Directed by Justin Steele
There’s a perfectly fine film somewhere in Death and Cremation that got ruined by a textbook case of what I like to call “indie movie syndrome”. There’s a reason I’ve never been a fan of Sundance-type movies, and this is a prime example why. Only 80 minutes long; yet, one could never call it a brisk 80 minutes. There is a major difference between slow burning and simply being slow. The direction is so low-key that tension is mostly nonexistent and the pacing nothing short of lethargic. There are scenes where you can skip ahead 10-20 seconds at a time and have missed nothing. I can appreciate a thriller that doesn’t resort to cheap thrills, but subtlety needn’t be so damn ponderous.
I had a bad feeling about this one very early on when a completely unnecessary shot of a teenage girl drinking from a water fountain was filmed in slow motion close-up, hanging on it for so long I could only figure that either the writer-director intended this as being a metaphor for something that made sense only to him or this was a just a prime example of a rookie filmmaker needlessly attempting to be stylish. Either or, “indie movie syndrome” all the way.

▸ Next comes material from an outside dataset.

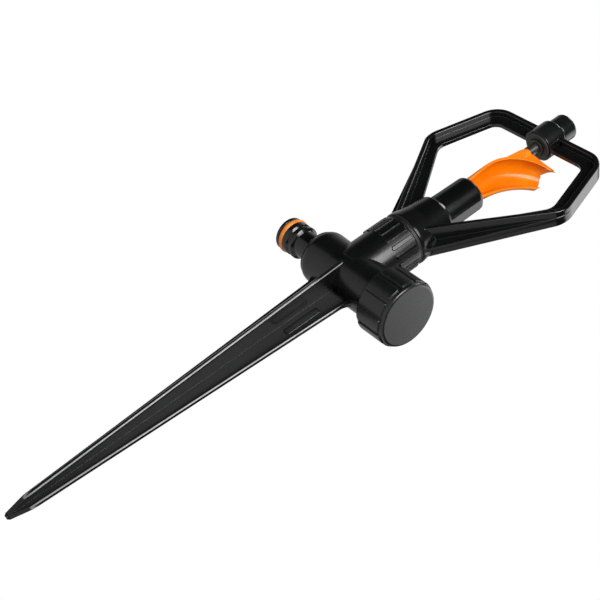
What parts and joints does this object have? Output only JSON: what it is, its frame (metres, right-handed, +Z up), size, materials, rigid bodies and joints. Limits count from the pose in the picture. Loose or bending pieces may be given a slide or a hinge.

Stanley is the crossword puzzle-loving proprietor of the town’s crematorium. From the amount of lesions on his face, you’d think he had the plague. His missing teeth only add to the creepy hermit vibe. Hard to believe this man is a serial killer. A serial killer with a cause: he hates bullies. If he sees you cut someone off just to nab a parking space, he might be inclined to run you over with his car. Call him something vulgar to his face and don’t be surprised if he greets you in the alley behind your place of work with a blunt object. Running a crematorium makes it all the easier for him to dispose of their bodies. A special shelf in the basement is lined with the initialized urns of his victims. The rest of the world might deem him a maniac; he clearly sees himself as crusader against the jackasses of the world. Mean people suck. They also burn.
It should come as no surprise why Stanley comes to feel a kinship with his new apprentice, Jared, first in cremating, later in getting away with murder. Jared is your quintessential sullen emo teen. He’s in a constant state of moping. He doesn’t like his lonely war widow mom’s new Burt Reynolds-ish boyfriend. He has no friends. There is a cute redhead that takes a liking to him for some reason, not that it matters since the script forgets about her so quickly the two never have a scene together.
Like most societal outcasts he’s bullied to a criminal degree by a generic group of teenage punks straight out an afterschool special. So you just know sooner or later Stanley is going to assist him with a violent reprisal.
I understood why Stanley took a liking to Jared given his loneliness and some revelations about his own abusive upbringing. However, I never understood why Jared felt drawn to Stanley in the first place, why he practically forced himself onto this man for a job when he wasn’t even hiring. If a Goth kid shows up at your crematorium when you’re not even hiring insisting you let him work for you for free, would you not suspect his interest in a job that involves cremating corpses is for purely morbid reasons? Is it like a serial killer version of gaydar that brought them together?
It doesn’t take long for Jared to figure out Stanley is responsible for a string of recent disappearances in town, and he turns out to be surprisingly cool with Stanley being a psychopath because he’s well on his way to being a sociopath himself.
But what could have been a creepy character study, an Apt Pupil-ish thriller, or even a macabre Karate Kid serial killer coming-of-age tale flounders about almost aimlessly until finally reaching what is admittedly a fairly intense climax that is more of a how-are-they-going-to-get-out-of-this-jam scenario than what you would typically expect from the ending of a movie about serial killers.
Even the goodwill of the ending is somewhat undercut by an abrupt wrap-up that leaves the story feeling unfinished. Not to mention failing to explain why a character that witnesses their most heinous crime seems to be okay with it.
The one thing that kept Death and Cremation from becoming a total bore even when it appeared to be going nowhere fast was Brad Dourif’s unnervingly understated performance as Stanley, proving once again why he is one of our most underappreciated actors. Dourif may appear in some pretty bad movies from time to time, but you’ll rarely see a bad performance from him. This is one of his better performances of late, which is why it’s disappointing that the movie itself wasn’t more deserving.